Allow yourself the time and circumstances to get your own work done. One of your greatest problems will be finding sufficient uninterrupted time to do your essential work: writing, thinking, telephoning, reading. You must have that time, and the first year is when most people are worst at this task. Learn to close your door, ignore your phone, and bring conversations to a polite close. Be accessible, but not always.

Be a good listener and prove it. Some faculty members automatically dismiss a new chair as harmless until they are proven wrong. Others, however, view a new chair as a threatening loose gun until they are reassured. Make your careful (and therefore reassuring) listening skills evident, and be sure to reassess those skills regularly. Ask questions that show you've been listening. Paraphrase what you think you've heard. Summarize your thoughts and theirs and see how the other person responds. If you're going to develop a reputation as a great talker, do it during your second year as chair.

Learn all the administrative details you can. Don't do everything, just know how everything is done. Until you know exactly how work is done and who does it, people can pull the wool over your eyes. Ask questions, take notes, pay attention. Don't just “let George do it, since it's his job.” Supervise your office staff by learning as much about their jobs as you can right away. Remember, they may all quit in November or, worse yet, reorganize themselves next week. Become your department's best ambassador to other parts of campus, especially to those offices involved in vital administrative areas: accounting, personnel, travel, purchasing, and so on. Visit, act interested, find out what they can do for you and how.

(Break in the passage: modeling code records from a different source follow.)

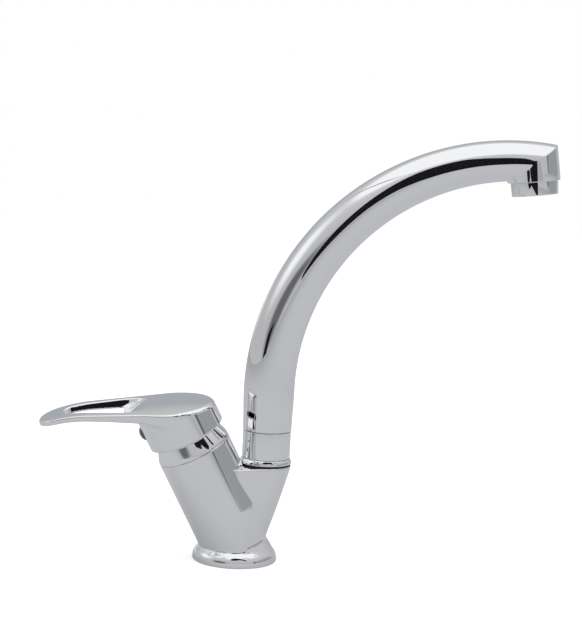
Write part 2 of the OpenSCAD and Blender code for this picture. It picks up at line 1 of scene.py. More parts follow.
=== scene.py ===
"""Gooseneck basin mixer: its finishes, its visible pieces and the studio it stands in.

Sizes are in millimetres in the classes below and become metres when a mesh is made. The
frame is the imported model's: +Z up, +X from the lever towards the spout, origin at the
centre of the base on the deck.
"""

import json
import logging
import math
from dataclasses import dataclass
from enum import Enum
from typing import Callable, Iterable, Sequence

import bpy
import numpy as np
from mathutils import Matrix, Vector

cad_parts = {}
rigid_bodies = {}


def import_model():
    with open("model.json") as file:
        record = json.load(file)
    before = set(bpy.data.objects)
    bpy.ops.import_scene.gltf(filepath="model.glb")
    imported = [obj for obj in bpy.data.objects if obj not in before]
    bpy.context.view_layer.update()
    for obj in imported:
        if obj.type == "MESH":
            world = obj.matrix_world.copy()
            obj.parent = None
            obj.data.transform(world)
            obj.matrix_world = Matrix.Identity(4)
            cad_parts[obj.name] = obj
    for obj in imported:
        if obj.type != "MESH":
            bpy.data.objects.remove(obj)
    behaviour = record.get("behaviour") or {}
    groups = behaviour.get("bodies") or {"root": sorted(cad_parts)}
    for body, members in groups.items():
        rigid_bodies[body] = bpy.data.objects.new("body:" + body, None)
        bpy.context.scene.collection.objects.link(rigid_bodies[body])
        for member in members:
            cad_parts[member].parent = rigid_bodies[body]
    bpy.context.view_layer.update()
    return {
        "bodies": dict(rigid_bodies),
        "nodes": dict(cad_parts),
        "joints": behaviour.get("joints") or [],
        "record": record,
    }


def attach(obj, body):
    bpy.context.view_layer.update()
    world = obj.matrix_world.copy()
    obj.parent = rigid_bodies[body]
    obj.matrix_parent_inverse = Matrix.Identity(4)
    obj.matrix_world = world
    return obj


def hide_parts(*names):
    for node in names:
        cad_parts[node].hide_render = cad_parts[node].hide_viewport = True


log = logging.getLogger("mixer")

Array = np.ndarray
Field = Callable[[Array, Array, Array], Array]
Pair = tuple[float, float]
Triple = tuple[float, float, float]
Colour = tuple[float, float, float, float]
Socket = bpy.types.NodeSocket
Object = bpy.types.Object

WHITE = (1.0, 1.0, 1.0, 1.0)
MM = 0.001  # a millimetre in metres
SMALL = 1e-6  # least length that anything is divided by
TINY = 1e-9  # least square under a root, and least size of a pull
FAR = 1e3  # a distance beyond every piece, in millimetres


# Frames


def turn(axis: str, degrees: float) -> Array:
    """Rotation matrix, 4 by 4, about one of the axes "X", "Y" or "Z"."""
    return np.array(Matrix.Rotation(math.radians(degrees), 4, axis))


def shift(x: float, y: float, z: float) -> Array:
    """Translation matrix, 4 by 4.

    Args:
        x, y, z: the shift, in millimetres.

    Returns:
        The matrix.
    """
    m = np.eye(4)
    m[:3, 3] = (x, y, z)
    return m


@dataclass(frozen=True)
class Layout:
    """Where the barrel, the lever and the spout stand, shared by all sub-assemblies."""

    barrel_x: float = 8.0
    barrel_tilt: float = 28.0
    barrel_len: float = 77.5
    pivot_s: float = 66.0
    lever_turn: float = -17.0
    spout_x: float = 17.0
    spout_turn: float = -18.0
    branch_z: float = 58.5

    def barrel(self) -> Array:
        """Frame of the barrel: origin on the deck, +Z up the barrel's axis."""
        return shift(self.barrel_x, 0, 0) @ turn("Y", -self.barrel_tilt)

    def lever(self) -> Array:
        """Frame of the lever: the barrel's frame, turned with the lever."""
        return self.barrel() @ turn("Z", self.lever_turn)

    def spout(self) -> Array:
        """Frame of the spout: +X towards the outlet, +Z up the swivel's axis."""
        return shift(self.spout_x, 0, 0) @ turn("Z", self.spout_turn)


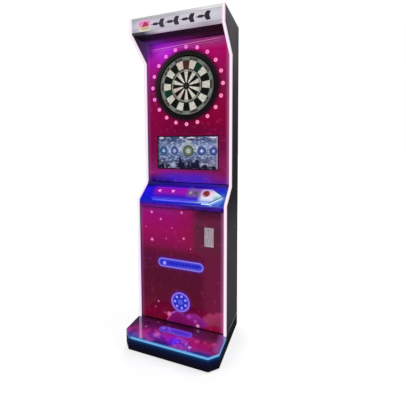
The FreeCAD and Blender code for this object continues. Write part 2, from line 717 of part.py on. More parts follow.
def electrics():
    inlet = ("200", "1010")
    flange = box(span(inlet[0], "21"), ("back_face", "back_face + 2.5"), span(inlet[1], "17"))
    body = box(span(inlet[0], "14"), ("back_face - 30", "back_face"), span(inlet[1], "11"))
    socket = box(span(inlet[0], "11.5"), ("back_face - 16", "back_face + 3"), span(inlet[1], "8"))
    blade_y = ("back_face - 18", "back_face - 4")
    blades = [box(span(f"{inlet[0]} + {x}", "2"), blade_y, span(f"{inlet[1]} + {z}", "1"))
              for x, z in ((-6, -2), (0, 3), (6, -2))]
    node("power_inlet", fuse(cut(fuse(flange, body), socket), *blades))
    base = CABINET_FLOOR
    case = box(("-250", "-140"), ("40", "200"), (base, f"{base} + 42"))
    terminals = box(("-240", "-150"), ("28", "40"), (base, f"{base} + 18"))
    node("power_supply", fuse(case, terminals))
    legs = [cylinder("Z", (x, y), (SILL, f"{SILL} + 8"), "3") for x in (-82, 82) for y in (150, 218)]
    card = box(span("0", "90"), ("142", "226"), (f"{SILL} + 8", f"{SILL} + 10"))
    chips = [box((x, f"{x} + {w}"), ("165", "195"), (f"{SILL} + 10", f"{SILL} + 15"))
             for x, w in ((-60, 30), (-10, 24), (40, 30))]
    node("control_board", fuse(card, *legs, *chips))


def cash_box():
    base = CABINET_FLOOR
    outer = box(("130", "280"), ("20", "200"), (base, f"{base} + 120"))
    inner = box(("130 + cash_wall", "280 - cash_wall"), ("20 + cash_wall", "200 - cash_wall"),
                (f"{base} + cash_wall", f"{base} + 121"))
    node("cash_box", cut(outer, inner))


platform()
side_panels()
edge_lights()
header()
pivots()
carcass()
deck()
side_controls()
lower_door()
upper_door()
rear_door()
fan()
electrics()
cash_box()
doc.recompute()

for thing in doc.Objects:
    if "Invalid" in thing.State or "Error" in thing.State:
        raise RuntimeError(f"{thing.Name} ({thing.Label}) did not build: {thing.State}")
for thing in nodes:
    if thing.Shape.isNull() or not thing.Shape.isValid() or not thing.Shape.Solids:
        raise RuntimeError(f"{thing.Label} has no valid solid")

os.makedirs("parts", exist_ok=True)
for thing in nodes:
    thing.Shape.exportStep(f"parts/{thing.Label}.step")
    bounds = thing.Shape.BoundBox
    print(f"{thing.Label}: {len(thing.Shape.Solids)} solids, volume {thing.Shape.Volume:.0f}, "
          f"x {bounds.XMin:.1f} {bounds.XMax:.1f}, y {bounds.YMin:.1f} {bounds.YMax:.1f}, "
          f"z {bounds.ZMin:.1f} {bounds.ZMax:.1f}")
print(len(nodes), "nodes")
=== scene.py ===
import math

import bmesh
import bpy
from mathutils import Matrix, Vector


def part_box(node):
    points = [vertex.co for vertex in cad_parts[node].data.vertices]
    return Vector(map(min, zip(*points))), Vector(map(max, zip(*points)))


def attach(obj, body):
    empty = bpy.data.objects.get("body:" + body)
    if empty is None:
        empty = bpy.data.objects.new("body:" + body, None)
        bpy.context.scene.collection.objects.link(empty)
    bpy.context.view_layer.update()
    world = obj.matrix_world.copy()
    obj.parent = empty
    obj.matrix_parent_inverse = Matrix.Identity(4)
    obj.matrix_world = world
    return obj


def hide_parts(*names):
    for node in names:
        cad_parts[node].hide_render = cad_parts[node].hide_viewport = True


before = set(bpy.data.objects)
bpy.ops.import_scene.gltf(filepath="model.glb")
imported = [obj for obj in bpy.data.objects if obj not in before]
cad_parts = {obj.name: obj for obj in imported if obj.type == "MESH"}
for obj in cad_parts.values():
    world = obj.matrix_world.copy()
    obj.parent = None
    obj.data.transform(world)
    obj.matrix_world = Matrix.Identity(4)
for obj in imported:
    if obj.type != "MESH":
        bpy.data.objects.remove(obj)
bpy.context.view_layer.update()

# Looks of an electronic dartboard cabinet, built around its CAD frame. Lengths are in metres, and a
# surface's colours are worked out from its place in that frame: x across, y towards the back, z up.
MM = 0.001
SECTORS = 20
SECTOR = 2 * math.pi / SECTORS
NUMBERS = (20, 1, 18, 4, 13, 6, 10, 15, 2, 17, 3, 19, 7, 16, 8, 11, 14, 9, 12, 5)


# ---------------------------------------------------------------- places taken from the frame
def low(node):
    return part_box(node)[0]


def high(node):
    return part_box(node)[1]


def middle(node):
    return (low(node) + high(node)) / 2


BULL = middle("inner_bull")
SPEAKER = middle("speaker_grille")
SPEAKER_RADIUS = (high("speaker_grille").x - low("speaker_grille").x) / 2
SPEAKER_LAMPS = 7
BADGE = middle("badge_lens")
BADGE_RADIUS = (high("badge_lens").z - low("badge_lens").z) / 2
BADGE_REACH = (high("badge_lens").x - low("badge_lens").x) / 2 - BADGE_RADIUS
TRIPLE_RADIUS = (high("triple_segments").x - low("triple_segments").x) / 2
NUMBER_CIRCLE = high("number_lights").z - BULL.z - 14 * MM
DOOR_WIDTH = high("upper_sheet").x
INNER_WIDTH = low("side_panel_right").x
REAR = high("back_panel").y


# ---------------------------------------------------------------- shader fields
def tone(code, share=1.0):
    """The linear colour of a hex code such as #a00050, darkened to a share of itself."""
    levels = [int(code[i:i + 2], 16) / 255 for i in (1, 3, 5)]
    linear = [v / 12.92 if v <= 0.04045 else ((v + 0.055) / 1.055) ** 2.4 for v in levels]
    return (*[v * share for v in linear], 1.0)


class Field:
    """A number that varies over a surface. Python's operators add the shader nodes that work it out."""

    def __init__(self, look, socket):
        self.look = look
        self.socket = socket

    def math(self, operation, *others):
        return self.look.field("Math", dict(enumerate((self, *others))), operation=operation)

    def __add__(self, other):
        return self.math("ADD", other)

    def __sub__(self, other):
        return self.math("SUBTRACT", other)

    def __mul__(self, other):
        return self.math("MULTIPLY", other)

    def __truediv__(self, other):
        return self.math("DIVIDE", other)

    def __abs__(self):
        return self.math("ABSOLUTE")

    def root(self):
        return self.math("SQRT")

    def floor(self):
        return self.math("FLOOR")

    def sine(self):
        return self.math("SINE")

    def modulo(self, other):
        return self.math("FLOORED_MODULO", other)

    def above(self, other):
        return self.math("GREATER_THAN", other)

    def hypot(self, other):
        return (self * self + other * other).root()

    def off_step(self, pitch):
        """Distance from the middle of the nearest of even steps, in steps: 0 there and 0.5 between two."""
        return abs((self / pitch).modulo(1.0) - 0.5)

    def least(self, other):
        return self.math("MINIMUM", other)

    def most(self, other):
        return self.math("MAXIMUM", other)

    def rise(self, start, end):
        """0 before start and 1 after end, with a soft change between them. End may be the lower one."""
        return self.look.field("MapRange", {"Value": self, "From Min": start, "From Max": end},
                               interpolation_type="SMOOTHSTEP")


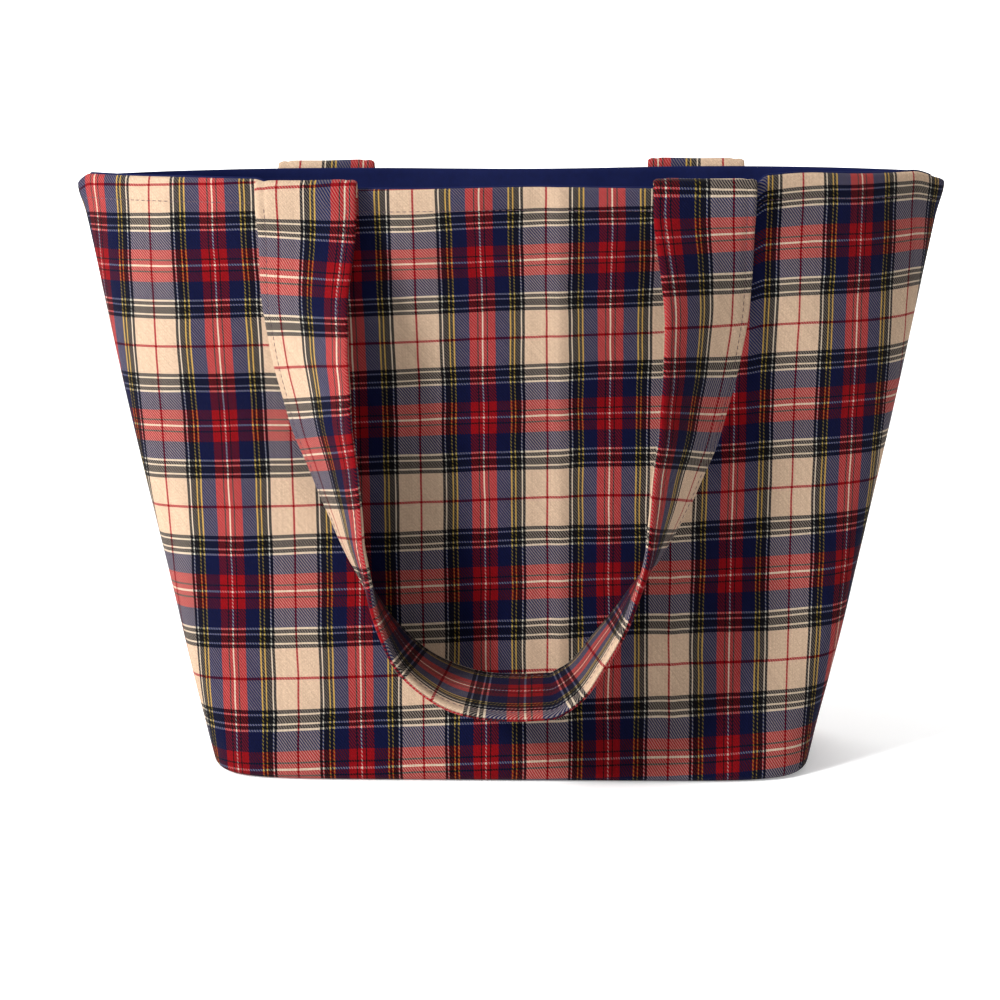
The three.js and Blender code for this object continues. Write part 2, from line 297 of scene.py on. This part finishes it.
class Graph:
    """A material's nodes. Each method adds one node and returns its output."""

    def __init__(self, name):
        self.material = bpy.data.materials.new(name)
        self.material.use_nodes = True
        self.nodes = self.material.node_tree.nodes
        self.shader = self.nodes["Principled BSDF"]

    def feed(self, socket, value):
        if isinstance(value, bpy.types.NodeSocket):
            self.material.node_tree.links.new(value, socket)
        else:
            socket.default_value = value

    def math(self, operation, first, second=0.0, third=0.0):
        node = self.nodes.new("ShaderNodeMath")
        node.operation = operation
        for socket, value in zip(node.inputs, (first, second, third)):
            self.feed(socket, value)
        return node.outputs[0]

    def mix(self, factor, first, second, blend="MIX"):
        node = self.nodes.new("ShaderNodeMix")
        node.data_type = "RGBA"
        node.blend_type = blend
        self.feed(node.inputs["Factor"], factor)
        self.feed(node.inputs[6], first)
        self.feed(node.inputs[7], second)
        return node.outputs[2]

    def cloth_axes(self):
        node = self.nodes.new("ShaderNodeUVMap")
        node.uv_map = "cloth"
        split = self.nodes.new("ShaderNodeSeparateXYZ")
        self.feed(split.inputs[0], node.outputs[0])
        return node.outputs[0], split.outputs[0], split.outputs[1]

    def noise(self, vector, scale, detail=2.0, roughness=0.5):
        node = self.nodes.new("ShaderNodeTexNoise")
        self.feed(node.inputs["Vector"], vector)
        node.inputs["Scale"].default_value = scale
        node.inputs["Detail"].default_value = detail
        node.inputs["Roughness"].default_value = roughness
        return node.outputs["Fac"]

    def random_per(self, value):
        node = self.nodes.new("ShaderNodeTexWhiteNoise")
        node.noise_dimensions = "1D"
        self.feed(node.inputs["W"], value)
        return node.outputs["Value"]

    def object_place(self):
        return self.nodes.new("ShaderNodeTexCoord").outputs["Object"]

    def ranged(self, value, low, high):
        return self.math("MULTIPLY_ADD", value, high - low, low)

    def bands(self, value, stops):
        """Flat colours along value, each starting at its stop."""
        node = self.nodes.new("ShaderNodeValToRGB")
        ramp = node.color_ramp
        ramp.interpolation = "CONSTANT"
        while len(ramp.elements) < len(stops):
            ramp.elements.new(0.5)
        for element, (start, colour) in zip(ramp.elements, stops):
            element.position = start
            element.color = colour
        self.feed(node.inputs[0], value)
        return node.outputs[0]

    def bump(self, height, distance, strength=1.0):
        node = self.nodes.new("ShaderNodeBump")
        node.inputs["Strength"].default_value = strength
        node.inputs["Distance"].default_value = distance
        self.feed(node.inputs["Height"], height)
        self.feed(self.shader.inputs["Normal"], node.outputs[0])

    def finish(self, colour, roughness, sheen=0.0, sheen_roughness=0.5, sheen_tint=(1, 1, 1, 1)):
        self.feed(self.shader.inputs["Base Color"], colour)
        self.feed(self.shader.inputs["Roughness"], roughness)
        self.shader.inputs["Specular IOR Level"].default_value = 0.1
        self.shader.inputs["Sheen Weight"].default_value = sheen
        self.shader.inputs["Sheen Roughness"].default_value = sheen_roughness
        self.shader.inputs["Sheen Tint"].default_value = sheen_tint
        return self.material


CREAM = linear(250, 229, 208)
BLACK = linear(20, 22, 34)
WHITE = linear(250, 244, 230)
YELLOW = linear(218, 186, 74)
NAVY = linear(18, 34, 100)
RED = linear(190, 14, 40)

# Half of the tartan's repeat, as colours and threads from the middle of the cream to the middle of the red.
HALF_SETT = (
    ("red", 1.4), ("cream", 30.6), ("black", 4), ("white", 2), ("black", 8), ("line", 2), ("black", 4),
    ("line", 2), ("navy", 21), ("red", 11), ("black", 2), ("red", 4.6), ("white", 1.4),
)


def sett_stops(line_colour):
    colours = {
        "red": RED, "cream": CREAM, "black": BLACK, "white": WHITE, "navy": NAVY, "line": line_colour,
    }
    stops, threads = [], 0
    for name, count in HALF_SETT:
        stops.append((threads / HALF_SETT_THREADS, colours[name]))
        threads += count
    return stops


def tartan(name, middle, threads, skew=0.0, stretch=(0.0, 0.0), fan=0.0):
    """Brushed 2/2 twill. `middle` is the cloth place of a cream square's middle and `threads` the width of a
    warp and a weft thread there. The weft runs off level by skew, threads widen away from the middle by
    stretch, and the warp opens towards the rim by fan."""
    graph = Graph(name)
    cloth, u, v = graph.cloth_axes()
    sway = [graph.ranged(graph.noise(cloth, scale, 2), -1.1 * MM, 1.1 * MM) for scale in (22, 17)]
    across, up = [
        graph.math("ADD", graph.math("SUBTRACT", axis, start), wander)
        for axis, start, wander in zip((u, v), middle, sway)
    ]
    opened = graph.math("MULTIPLY", graph.math("MULTIPLY", across, up), -fan)
    warp_place, weft_place = [
        graph.math("MULTIPLY_ADD", graph.math("MULTIPLY", axis, axis), widening, axis)
        for axis, widening in zip((across, up), stretch)
    ]
    warp_count = graph.math("DIVIDE", graph.math("ADD", warp_place, opened), threads[0])
    weft_count = graph.math("DIVIDE", graph.math("MULTIPLY_ADD", across, skew, weft_place), threads[1])
    pingpong = [
        graph.math("DIVIDE", graph.math("PINGPONG", count, HALF_SETT_THREADS), HALF_SETT_THREADS)
        for count in (warp_count, weft_count)
    ]
    warp = graph.bands(pingpong[0], sett_stops(YELLOW))
    weft = graph.bands(pingpong[1], sett_stops(WHITE))
    warp_index = graph.math("FLOOR", warp_count)
    weft_index = graph.math("FLOOR", weft_count)
    step = graph.math("FLOORED_MODULO", graph.math("ADD", warp_index, weft_index), 4)
    weft_on_top = graph.math("LESS_THAN", step, 1.5)
    top_thread = graph.mix(weft_on_top, warp, weft)
    hidden_thread = graph.mix(weft_on_top, weft, warp)
    # The thread on top is darkened by the colour of the thread beneath: partly its fibres showing through,
    # partly painted shade between light and dark threads.
    hidden_tint_and_shade = graph.ranged(weft_on_top, *HIDDEN_THREAD_TINT_AND_SHADE)
    colour = graph.mix(hidden_tint_and_shade, top_thread, hidden_thread, "MULTIPLY")
    thread = graph.math("MULTIPLY_ADD", weft_index, weft_on_top, warp_index)
    shade = graph.ranged(graph.random_per(thread), 0.86, 1.08)
    fuzz = graph.ranged(graph.noise(cloth, 900, 3, 0.7), 0.6, 1.36)
    patches = graph.ranged(graph.noise(cloth, 14, 3), 0.88, 1.1)
    total = graph.math("MULTIPLY", graph.math("MULTIPLY", shade, fuzz), patches)

    def float_height(first, second, crown):
        """How high a thread stands along its float over two others, with its crown halfway."""
        along = graph.math("FLOORED_MODULO", graph.math("ADD", first, second), 4)
        off = graph.math("SUBTRACT", along, crown)
        return graph.math("MAXIMUM", graph.math("MULTIPLY_ADD", graph.math("MULTIPLY", off, off), -1, 1), 0)

    warp_height = float_height(warp_index, weft_count, 3)
    weft_height = float_height(warp_count, weft_index, 1)
    rise = graph.math("SUBTRACT", weft_height, warp_height)
    height = graph.math("MULTIPLY_ADD", rise, weft_on_top, warp_height)
    # Darker at each float's ends than at its crown: painted shade between the threads. The range also makes
    # the whole cloth darker.
    total = graph.math("MULTIPLY", total, graph.ranged(height, 0.27, 0.7))
    tone_and_float_shade = graph.nodes.new("ShaderNodeCombineColor")
    for socket in tone_and_float_shade.inputs:
        graph.feed(socket, total)
    colour = graph.mix(1.0, colour, tone_and_float_shade.outputs[0], "MULTIPLY")
    height = graph.math("MULTIPLY_ADD", graph.noise(cloth, 1300, 3, 0.7), 0.9, height)
    height = graph.math("MULTIPLY_ADD", graph.noise(cloth, 160, 3), 2.5, height)
    graph.bump(height, 0.14 * MM, 0.9)
    return graph.finish(colour, 0.95, 0.04, 0.4, linear(235, 215, 205))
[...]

Handle each piece of paper just once, and get somebody else to handle most of it. Paper can kill you faster than budget cuts or grieving faculty members. On your first day, develop a system for prioritizing the papers that come in:

Make it look easy. No one appreciates sacrifice very much or for very long, and no one will be grateful for your sacrifice. Go home when everyone else does, even if you're lugging papers in your briefcase to read before you go to bed. Look fresh, smile, be happy. Act as if you know what the heck you are doing and sooner or later you will. The image of quiet competence is worth a great deal. Meet deadlines a bit ahead of time, follow the rules, and save the innovative and exotic stuff for later.

Prove Orwell wrong, especially to the dean. George Orwell posited that bureaucrats didn't dare tell the truth about what they did because the public wouldn't accept the theory behind the actions; as a result, he said, they invented doublespeak. Your reputation will be established in your first year. Make refreshing candor your hallmark; it's worth a great deal in the long run—for its novelty if nothing else—and it will save you precious hours each week.

Make decisions; don't waffle. Many of your decisions will turn out badly no matter what you do. Accept that fact and develop a reputation early for holding reasonable discussions, then acting decisively. Change your mind later if you must, but remember that dawdlers come to be both avoided and ignored. Leaders make decisions, and good leaders make hard decisions.

Precedent is a guideline and a gift, not a prison. Faculty members will take advantage of you if they discover that an appeal to the way things have always been done will always win the day, and of course no two people will agree on just what the precedent is. Let things run as they have been as much as you can, but never be afraid to abandon a precedent when you need to. Half the people in a department are unhappy with most precedents anyway.

Don't plan on serving only one term. By the end of your first few years you will have just learned to do your job well. It's unlikely that at that point you'll feel like saying, “I'm ready to go back to my first love, teaching.” Plan on accomplishing most of what you'll be remembered for during your second term in office.

If you haven't inherited a procedures manual, create one. If your predecessor hasn't left you a thick and up-to-date book explaining how everything is done, you are unfortunate, but not uncommonly so. Accept your lot but don't pass it on. Start a procedures manual in your first week mainly for yourself—you can't remember everything anyway—then leave it as a godsend for the next poor soul. Write down everything as soon as you learn how to do it, from procedures for handling the mail to minutes for department meetings to budget transfers.

Neither surprise nor wait for a committee. Committees require leadership. Raise issues ahead of time when you can, establish clear and reasonable timelines, and try to keep yourself from being surprised by committee decisions. Committees don't, or shouldn't, run departments, however much vital decision-making responsibility they may have. Work with your committees so that they help rather than hinder and so that they provide for faculty governance without sapping too much faculty time.

Be a good outside chair. Regardless of your previous inclinations, accept that you are the principal representative of your department in many situations and act accordingly. Attend those functions you used to avoid. Make sure your department is always represented. Promote your department with the public, secondary school colleagues, administrators, and your own students. (For example, does your department have a videotape that explains its special achievements?) Meet new people, seek new connections, function as a conduit of information. Contact principals of secondary schools who have sent your department its top students. Perhaps most important, don't give up your old activities and associations because you think you lack the time for them now. They may be among the most valuable resources you bring to your new job.

Be chair of all the department. Unless your unit is particularly small, you probably didn't know all segments of it equally well before you became chair. Get to know the part-time people, the graduate assistants, the staff, and the rest of the department better than you used to. Don't allow your old friends to appear closer to you than anyone else, even if they are so in private. Make peace with old adversaries if you can, but treat them fairly in any event.

Be an individual, not a category. If you're a woman, don't let men tell you that you have a different style or let women tell you that you should. If you're a man, don't let men tell you sexist jokes or let women tell you that you can never understand them. You needn't be treated as “the minority chair,” “the dreamy boomer chair,” or any other manifestation of a category unless you allow yourself to be. Insist that you intend your leadership to benefit all members of the department.

Attend the ADFL Summer Seminar Workshop for New Chairs. Do this before your first semester, not after. Many new chairs have found this experience tremendously valuable. It's amazing how much more productive it is to discuss techniques, problems, warnings, and so forth before the issues come up rather than after the battles have been fought. And you'll feel better knowing that you have company on almost every issue.